● Your objective
Output all lines exactly.

** Start Material for this exercise **

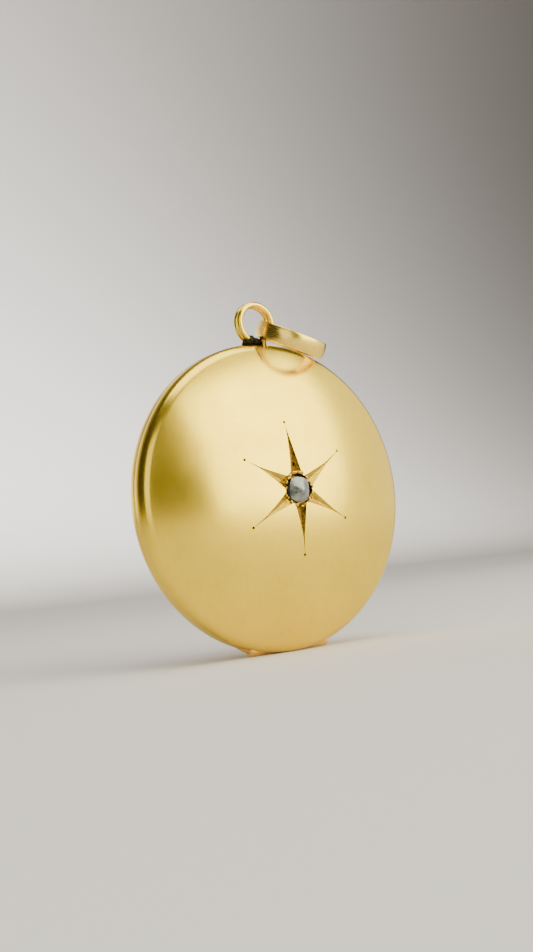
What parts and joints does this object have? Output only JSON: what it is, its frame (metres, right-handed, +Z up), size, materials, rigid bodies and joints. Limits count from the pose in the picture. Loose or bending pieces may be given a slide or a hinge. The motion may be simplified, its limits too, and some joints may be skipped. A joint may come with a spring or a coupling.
{
  "type": "hinged locket",
  "caption": "Round domed locket with a star-cut front cover that opens on a bottom hinge, a double-wire loop and a loose band bail.",
  "frame": {"origin": "centre of the pendant loop's eye, on the plane where the two halves meet", "axes": "+Z up from the case to the loop, -Y out of the star-cut front cover, +X to the right seen from the front"},
  "size_m": [0.026, 0.009, 0.0295],
  "materials": {
    "bloomed_gold": "satin",
    "inner_gold": "polished",
    "hinge_gold": "satin",
    "picture_glass": "clear",
    "picture_card": "matte",
    "foil": "bright",
    "rose_cut_stone": "faceted"
  },
  "bodies": {
    "rear_half": {"rear_cover": "bloomed_gold", "rear_bezel": "inner_gold", "rear_frame": "inner_gold", "rear_glass": "picture_glass", "rear_picture": "picture_card", "loop_wire_front": "bloomed_gold", "loop_wire_rear": "bloomed_gold", "loop_foot": "bloomed_gold", "hinge_knuckle_rear_left": "hinge_gold", "hinge_knuckle_rear_middle": "hinge_gold", "hinge_knuckle_rear_right": "hinge_gold", "hinge_pin": "hinge_gold"},
    "front_half": {"front_cover": "bloomed_gold", "front_bezel": "inner_gold", "front_frame": "inner_gold", "front_glass": "picture_glass", "front_picture": "picture_card", "setting_cup": "inner_gold", "foil": "foil", "diamond": "rose_cut_stone", "setting_grains": "bloomed_gold", "hinge_knuckle_front_left": "hinge_gold", "hinge_knuckle_front_right": "hinge_gold", "thumb_piece": "bloomed_gold"},
    "bail": {"bail": "bloomed_gold"}
  },
  "joints": [
    {"name": "cover_hinge", "type": "hinge", "parent": "rear_half", "child": "front_half", "pos_m": [0, 0, -0.02725], "axis": [1, 0, 0], "range_deg": [0, 105]},
    {"name": "bail_swing", "type": "hinge", "parent": "rear_half", "child": "bail", "pos_m": [0, 0, 0], "axis": [0, -1, 0], "range_deg": [0, 150]}
  ]
}
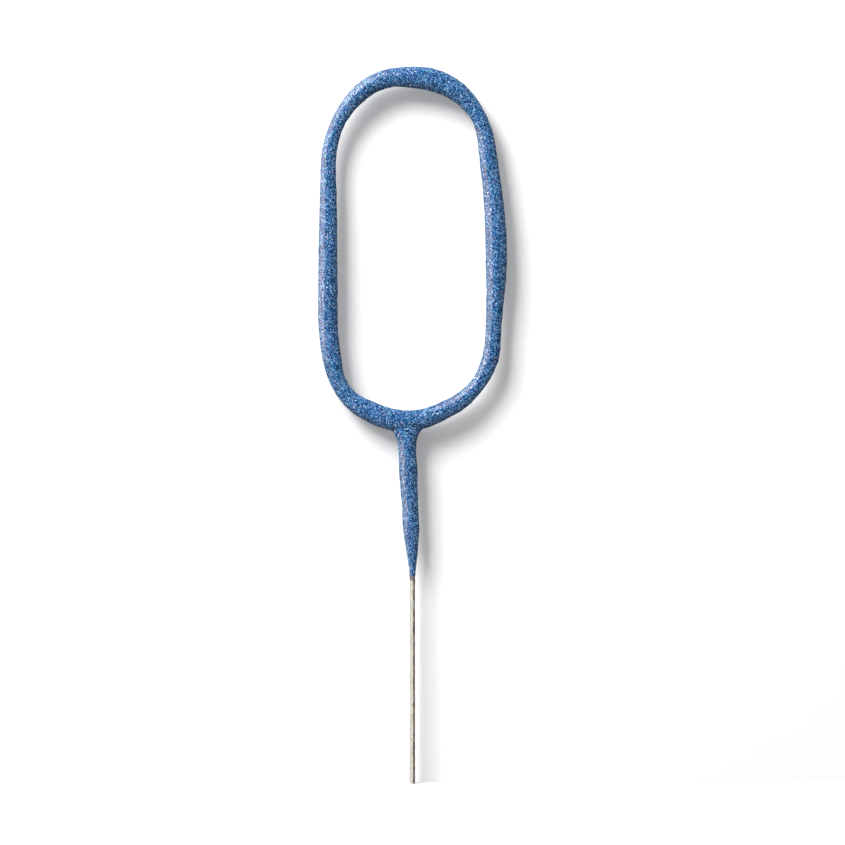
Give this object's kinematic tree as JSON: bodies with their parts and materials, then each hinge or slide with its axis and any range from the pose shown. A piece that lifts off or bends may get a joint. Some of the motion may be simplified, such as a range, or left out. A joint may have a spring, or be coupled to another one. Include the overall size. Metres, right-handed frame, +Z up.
{
  "type": "number sparkler candle",
  "caption": "Number sparkler candle shaped as a nought: a bent steel wire dipped in spark compound under blue glitter lacquer, with a bare wire handle.",
  "frame": {"origin": "centre of the cut face at the bottom of the wire handle", "axes": "+Z up along the handle towards the top of the nought, +X to the right as the nought is seen from its front, -Y towards the viewer of the front"},
  "size_m": [0.0469, 0.0058, 0.1778],
  "materials": {
    "bare_steel_wire": "drawn wire, faint drawing lines and brown handling stains",
    "spark_compound": "dry grey crust of metal powder and salt in a binder",
    "blue_glitter": "clear lacquer packed with fine blue foil glitter"
  },
  "bodies": {
    "root": {"wire_frame": "bare_steel_wire", "spark_compound": "spark_compound", "glitter_coat": "blue_glitter"}
  },
  "joints": []
}
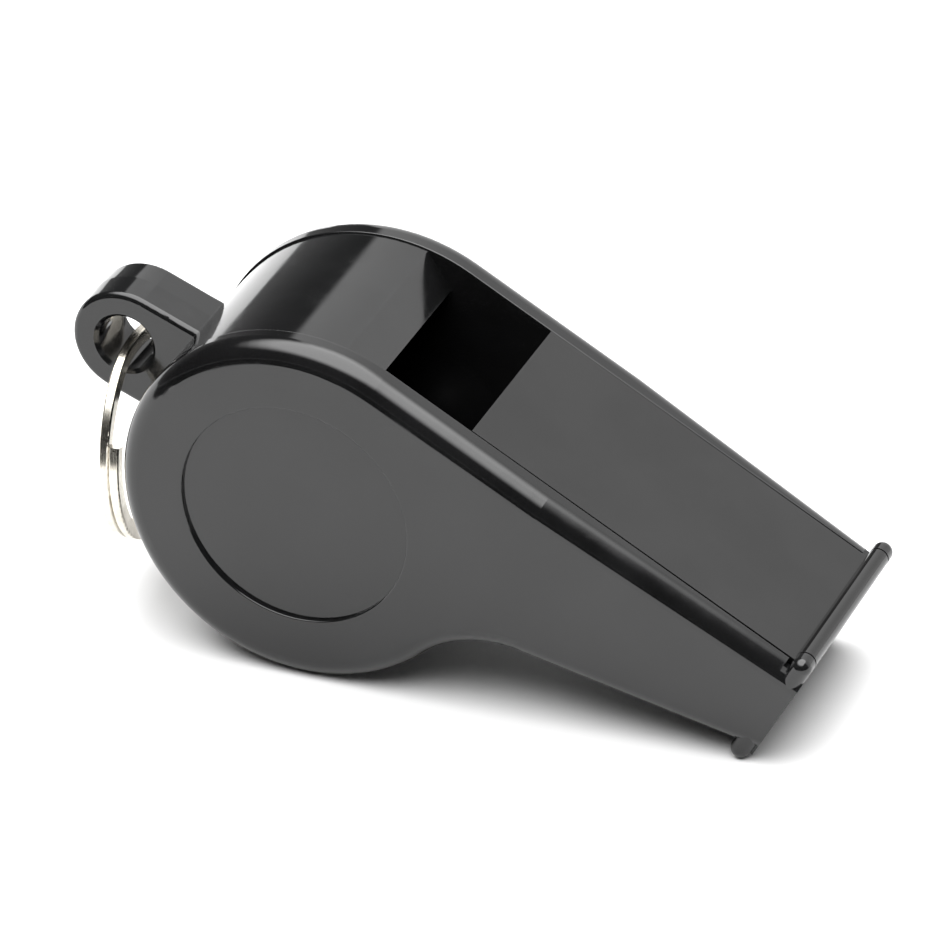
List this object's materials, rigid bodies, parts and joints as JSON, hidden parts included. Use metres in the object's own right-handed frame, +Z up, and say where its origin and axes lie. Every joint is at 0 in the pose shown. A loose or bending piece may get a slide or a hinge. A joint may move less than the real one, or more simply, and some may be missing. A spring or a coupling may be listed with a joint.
{
  "type": "training whistle",
  "caption": "Black moulded pea whistle with round drum, sound window, tapered mouthpiece, bite beads and a steel split ring hung from its lug.",
  "frame": {"origin": "on the surface the whistle rests on, under the middle of its length from lug to mouth and midway between the side plates", "axes": "+X towards the mouth end, +Y towards the right side plate, +Z up; the whistle rests nose-down on the bottom of its drum and its lower bite bead, so its flat top slopes 30 degrees"},
  "size_m": [0.0505, 0.0166, 0.0235],
  "materials": {
    "shell_plastic": "polished black ABS",
    "plate_plastic": "polished black ABS",
    "cover_plastic": "polished black ABS",
    "pea_plastic": "matt black moulded plastic",
    "ring_steel": "nickel plated spring steel"
  },
  "bodies": {
    "whistle": {"barrel": "shell_plastic", "side_plate_left": "plate_plastic", "side_plate_right": "plate_plastic", "windway_cover": "cover_plastic", "windway_block": "shell_plastic"},
    "pea": {"pea": "pea_plastic"},
    "ring": {"split_ring": "ring_steel"}
  },
  "joints": [
    {"name": "pea_orbit", "type": "hinge", "parent": "whistle", "child": "pea", "pos_m": [-0.00775, 0, 0.01175], "axis": [0, 1, 0], "continuous": true},
    {"name": "ring_swing", "type": "hinge", "parent": "whistle", "child": "ring", "pos_m": [-0.02161, 0, 0.01753], "axis": [0, 1, 0], "range_deg": [-4, 228]}
  ]
}
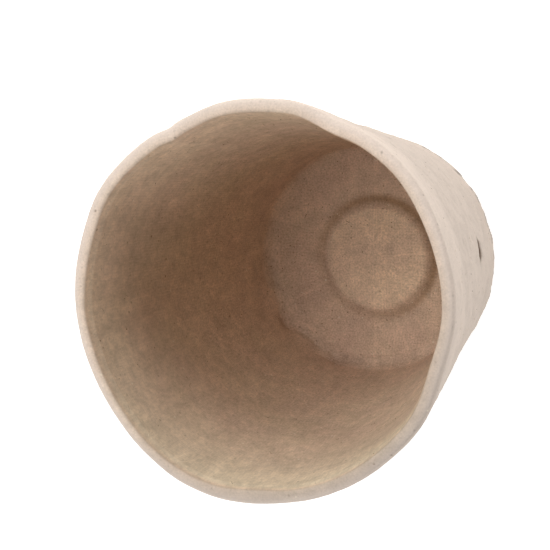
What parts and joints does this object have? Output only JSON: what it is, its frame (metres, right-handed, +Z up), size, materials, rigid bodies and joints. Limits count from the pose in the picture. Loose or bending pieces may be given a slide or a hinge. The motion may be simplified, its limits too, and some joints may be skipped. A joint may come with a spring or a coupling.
{
  "type": "peat pot",
  "caption": "Round tapered seedling pot of pressed peat and wood fibre, open at the mouth, with a rounded heel and a ring pressed into its inner floor.",
  "frame": {"origin": "on the ground plane, under the middle of the pot", "axes": "+Z up along the pot's axis, from its floor to its mouth; +X and +Y are any two level directions, because the pot is round"},
  "size_m": [0.0797, 0.0798, 0.08],
  "materials": {
    "fibre_pulp": "dry felted peat and wood fibre, very rough, pale tan-brown with darker and paler flecks"
  },
  "bodies": {
    "root": {"rim": "fibre_pulp", "side_wall": "fibre_pulp", "heel": "fibre_pulp", "floor": "fibre_pulp", "centre_disc": "fibre_pulp"}
  },
  "joints": []
}
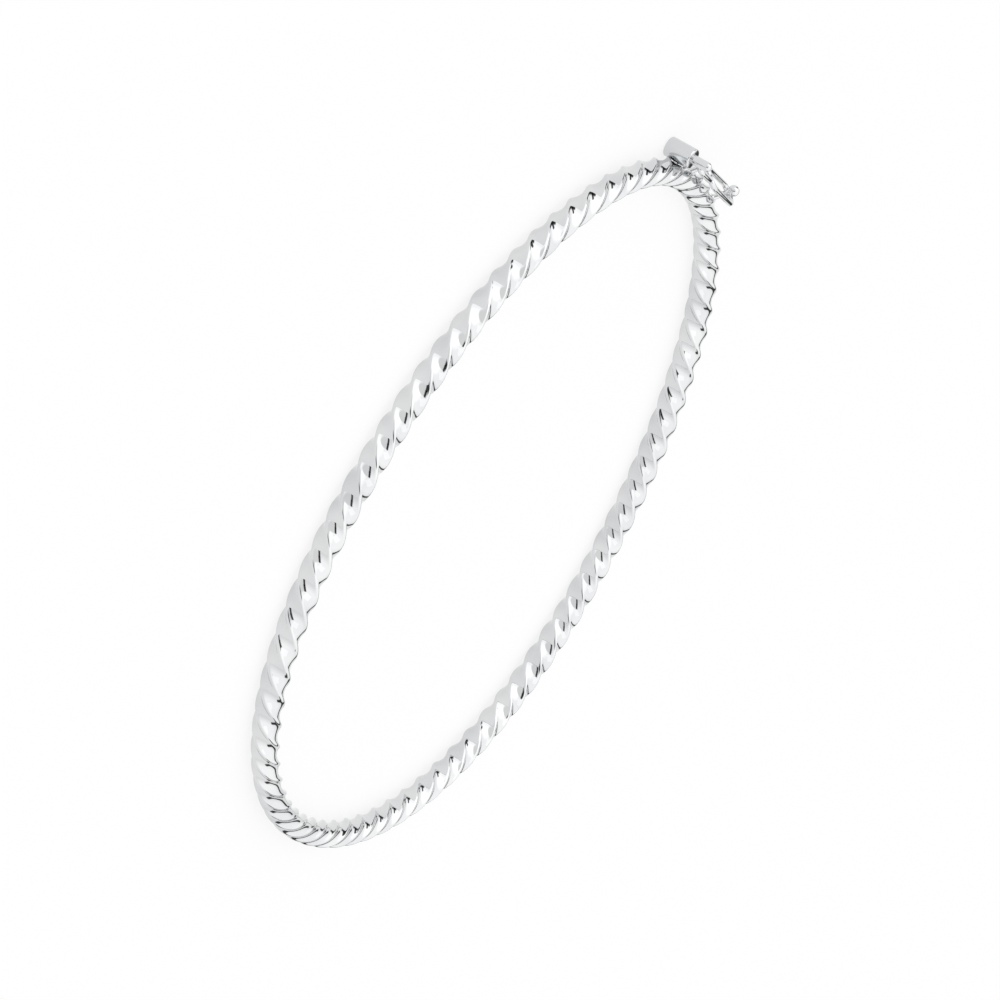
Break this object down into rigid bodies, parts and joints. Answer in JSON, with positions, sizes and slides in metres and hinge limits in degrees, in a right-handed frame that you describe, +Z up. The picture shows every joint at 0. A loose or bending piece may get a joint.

** End Material for this exercise **

● Exercise answer
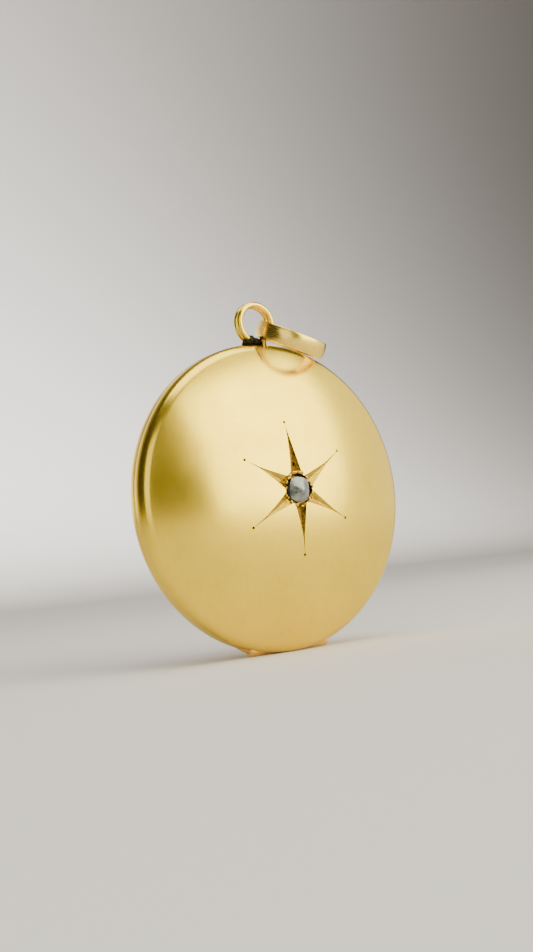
What parts and joints does this object have? Output only JSON: what it is, its frame (metres, right-handed, +Z up), size, materials, rigid bodies and joints. Limits count from the pose in the picture. Loose or bending pieces may be given a slide or a hinge. The motion may be simplified, its limits too, and some joints may be skipped. A joint may come with a spring or a coupling.
{
  "type": "hinged locket",
  "caption": "Round domed locket with a star-cut front cover that opens on a bottom hinge, a double-wire loop and a loose band bail.",
  "frame": {"origin": "centre of the pendant loop's eye, on the plane where the two halves meet", "axes": "+Z up from the case to the loop, -Y out of the star-cut front cover, +X to the right seen from the front"},
  "size_m": [0.026, 0.009, 0.0295],
  "materials": {
    "bloomed_gold": "satin",
    "inner_gold": "polished",
    "hinge_gold": "satin",
    "picture_glass": "clear",
    "picture_card": "matte",
    "foil": "bright",
    "rose_cut_stone": "faceted"
  },
  "bodies": {
    "rear_half": {"rear_cover": "bloomed_gold", "rear_bezel": "inner_gold", "rear_frame": "inner_gold", "rear_glass": "picture_glass", "rear_picture": "picture_card", "loop_wire_front": "bloomed_gold", "loop_wire_rear": "bloomed_gold", "loop_foot": "bloomed_gold", "hinge_knuckle_rear_left": "hinge_gold", "hinge_knuckle_rear_middle": "hinge_gold", "hinge_knuckle_rear_right": "hinge_gold", "hinge_pin": "hinge_gold"},
    "front_half": {"front_cover": "bloomed_gold", "front_bezel": "inner_gold", "front_frame": "inner_gold", "front_glass": "picture_glass", "front_picture": "picture_card", "setting_cup": "inner_gold", "foil": "foil", "diamond": "rose_cut_stone", "setting_grains": "bloomed_gold", "hinge_knuckle_front_left": "hinge_gold", "hinge_knuckle_front_right": "hinge_gold", "thumb_piece": "bloomed_gold"},
    "bail": {"bail": "bloomed_gold"}
  },
  "joints": [
    {"name": "cover_hinge", "type": "hinge", "parent": "rear_half", "child": "front_half", "pos_m": [0, 0, -0.02725], "axis": [1, 0, 0], "range_deg": [0, 105]},
    {"name": "bail_swing", "type": "hinge", "parent": "rear_half", "child": "bail", "pos_m": [0, 0, 0], "axis": [0, -1, 0], "range_deg": [0, 150]}
  ]
}
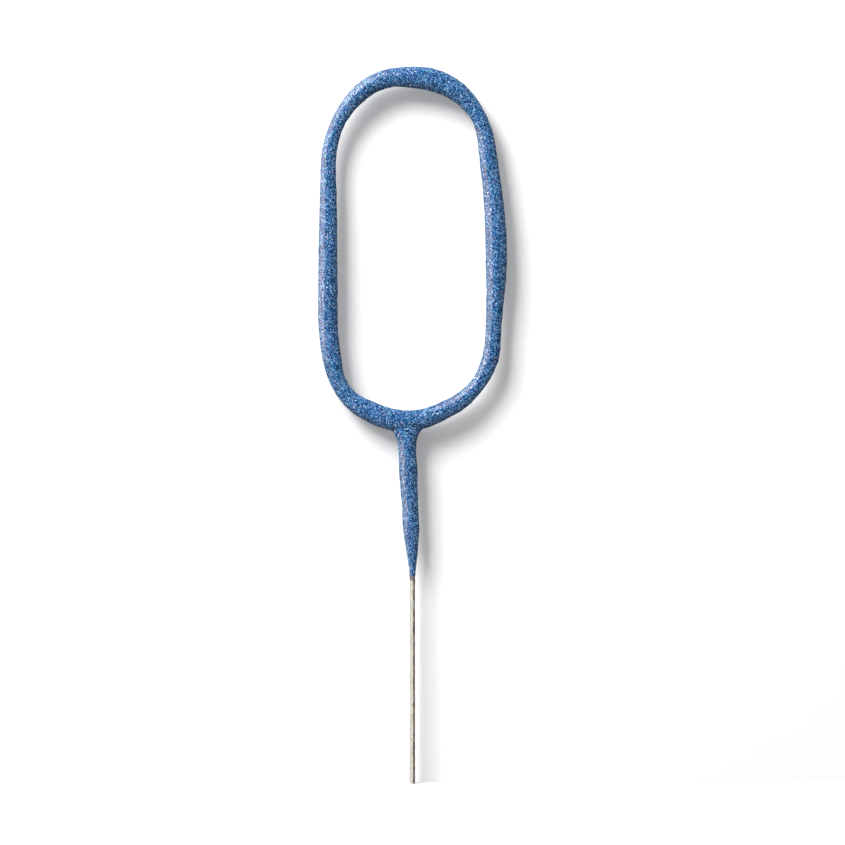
Give this object's kinematic tree as JSON: bodies with their parts and materials, then each hinge or slide with its axis and any range from the pose shown. A piece that lifts off or bends may get a joint. Some of the motion may be simplified, such as a range, or left out. A joint may have a spring, or be coupled to another one. Include the overall size. Metres, right-handed frame, +Z up.
{
  "type": "number sparkler candle",
  "caption": "Number sparkler candle shaped as a nought: a bent steel wire dipped in spark compound under blue glitter lacquer, with a bare wire handle.",
  "frame": {"origin": "centre of the cut face at the bottom of the wire handle", "axes": "+Z up along the handle towards the top of the nought, +X to the right as the nought is seen from its front, -Y towards the viewer of the front"},
  "size_m": [0.0469, 0.0058, 0.1778],
  "materials": {
    "bare_steel_wire": "drawn wire, faint drawing lines and brown handling stains",
    "spark_compound": "dry grey crust of metal powder and salt in a binder",
    "blue_glitter": "clear lacquer packed with fine blue foil glitter"
  },
  "bodies": {
    "root": {"wire_frame": "bare_steel_wire", "spark_compound": "spark_compound", "glitter_coat": "blue_glitter"}
  },
  "joints": []
}
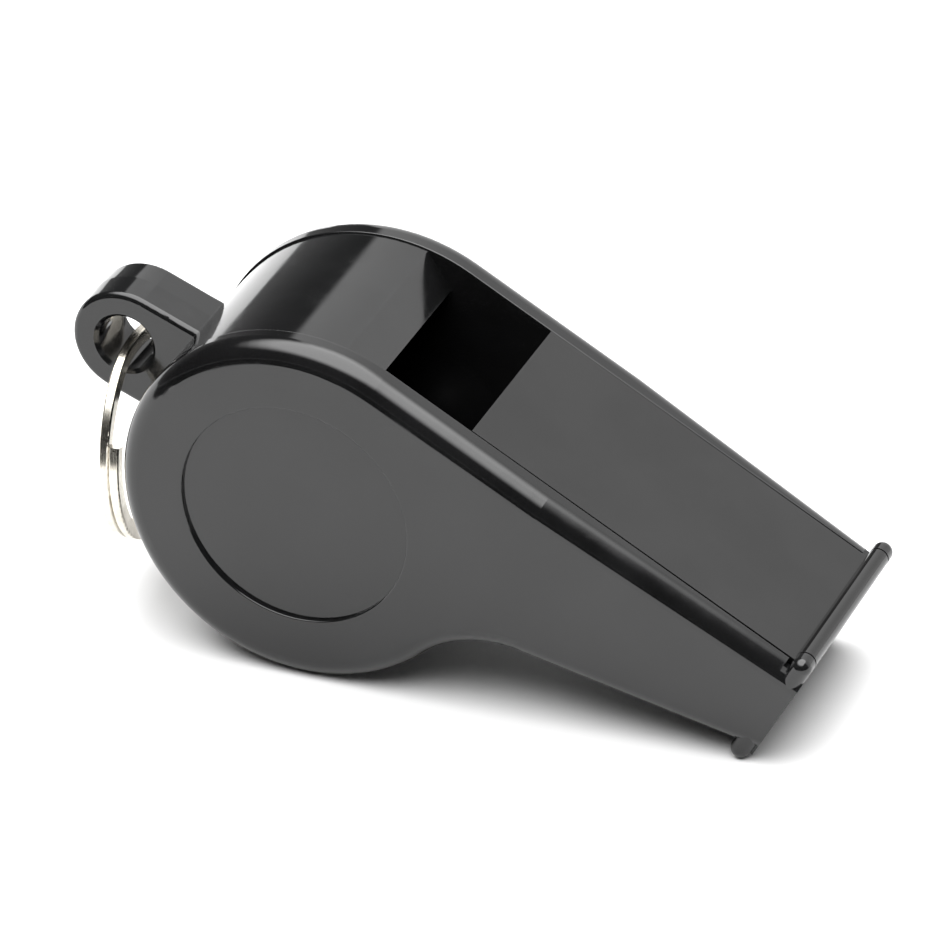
List this object's materials, rigid bodies, parts and joints as JSON, hidden parts included. Use metres in the object's own right-handed frame, +Z up, and say where its origin and axes lie. Every joint is at 0 in the pose shown. A loose or bending piece may get a slide or a hinge. A joint may move less than the real one, or more simply, and some may be missing. A spring or a coupling may be listed with a joint.
{
  "type": "training whistle",
  "caption": "Black moulded pea whistle with round drum, sound window, tapered mouthpiece, bite beads and a steel split ring hung from its lug.",
  "frame": {"origin": "on the surface the whistle rests on, under the middle of its length from lug to mouth and midway between the side plates", "axes": "+X towards the mouth end, +Y towards the right side plate, +Z up; the whistle rests nose-down on the bottom of its drum and its lower bite bead, so its flat top slopes 30 degrees"},
  "size_m": [0.0505, 0.0166, 0.0235],
  "materials": {
    "shell_plastic": "polished black ABS",
    "plate_plastic": "polished black ABS",
    "cover_plastic": "polished black ABS",
    "pea_plastic": "matt black moulded plastic",
    "ring_steel": "nickel plated spring steel"
  },
  "bodies": {
    "whistle": {"barrel": "shell_plastic", "side_plate_left": "plate_plastic", "side_plate_right": "plate_plastic", "windway_cover": "cover_plastic", "windway_block": "shell_plastic"},
    "pea": {"pea": "pea_plastic"},
    "ring": {"split_ring": "ring_steel"}
  },
  "joints": [
    {"name": "pea_orbit", "type": "hinge", "parent": "whistle", "child": "pea", "pos_m": [-0.00775, 0, 0.01175], "axis": [0, 1, 0], "continuous": true},
    {"name": "ring_swing", "type": "hinge", "parent": "whistle", "child": "ring", "pos_m": [-0.02161, 0, 0.01753], "axis": [0, 1, 0], "range_deg": [-4, 228]}
  ]
}
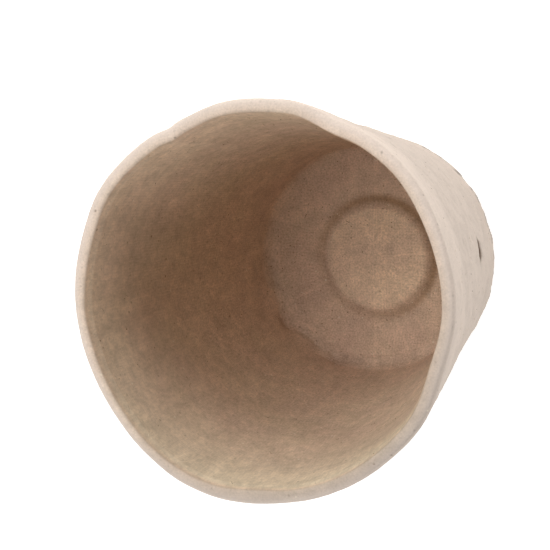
What parts and joints does this object have? Output only JSON: what it is, its frame (metres, right-handed, +Z up), size, materials, rigid bodies and joints. Limits count from the pose in the picture. Loose or bending pieces may be given a slide or a hinge. The motion may be simplified, its limits too, and some joints may be skipped. A joint may come with a spring or a coupling.
{
  "type": "peat pot",
  "caption": "Round tapered seedling pot of pressed peat and wood fibre, open at the mouth, with a rounded heel and a ring pressed into its inner floor.",
  "frame": {"origin": "on the ground plane, under the middle of the pot", "axes": "+Z up along the pot's axis, from its floor to its mouth; +X and +Y are any two level directions, because the pot is round"},
  "size_m": [0.0797, 0.0798, 0.08],
  "materials": {
    "fibre_pulp": "dry felted peat and wood fibre, very rough, pale tan-brown with darker and paler flecks"
  },
  "bodies": {
    "root": {"rim": "fibre_pulp", "side_wall": "fibre_pulp", "heel": "fibre_pulp", "floor": "fibre_pulp", "centre_disc": "fibre_pulp"}
  },
  "joints": []
}
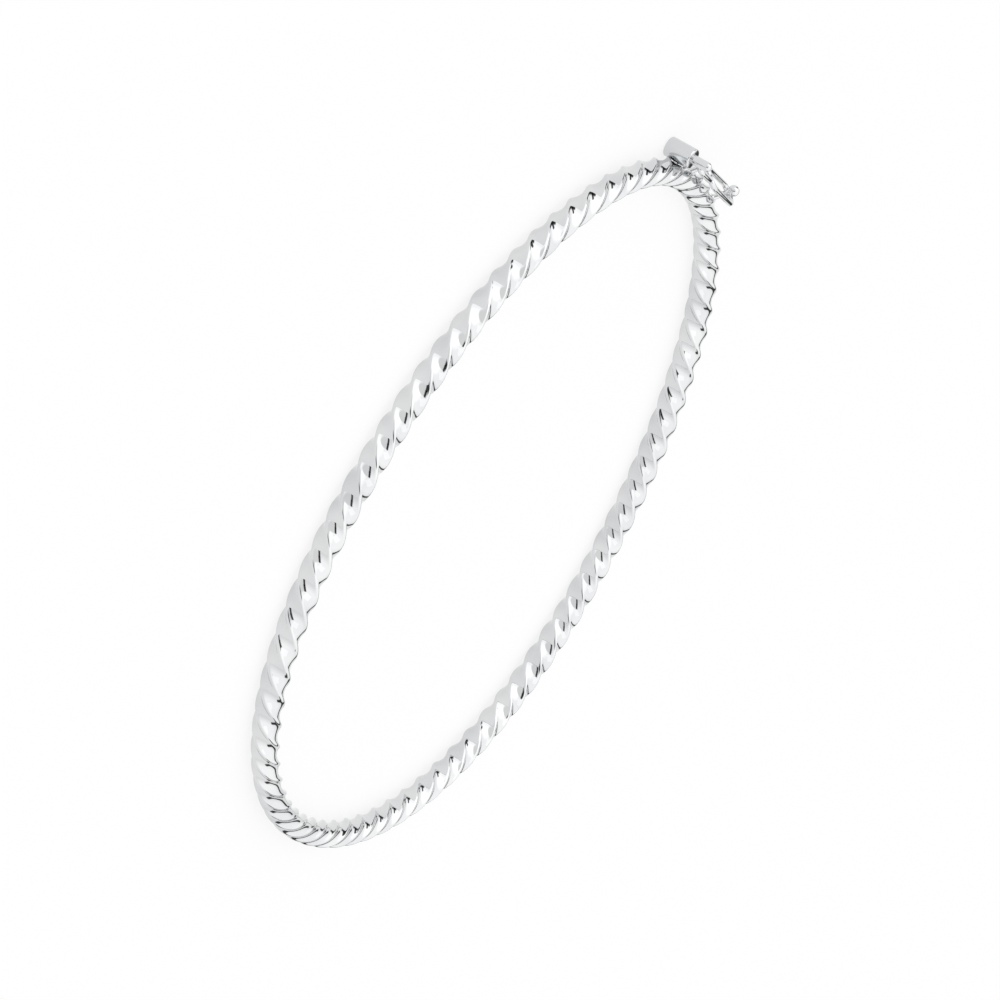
Break this object down into rigid bodies, parts and joints. Answer in JSON, with positions, sizes and slides in metres and hinge limits in degrees, in a right-handed frame that you describe, +Z up. The picture shows every joint at 0. A loose or bending piece may get a joint.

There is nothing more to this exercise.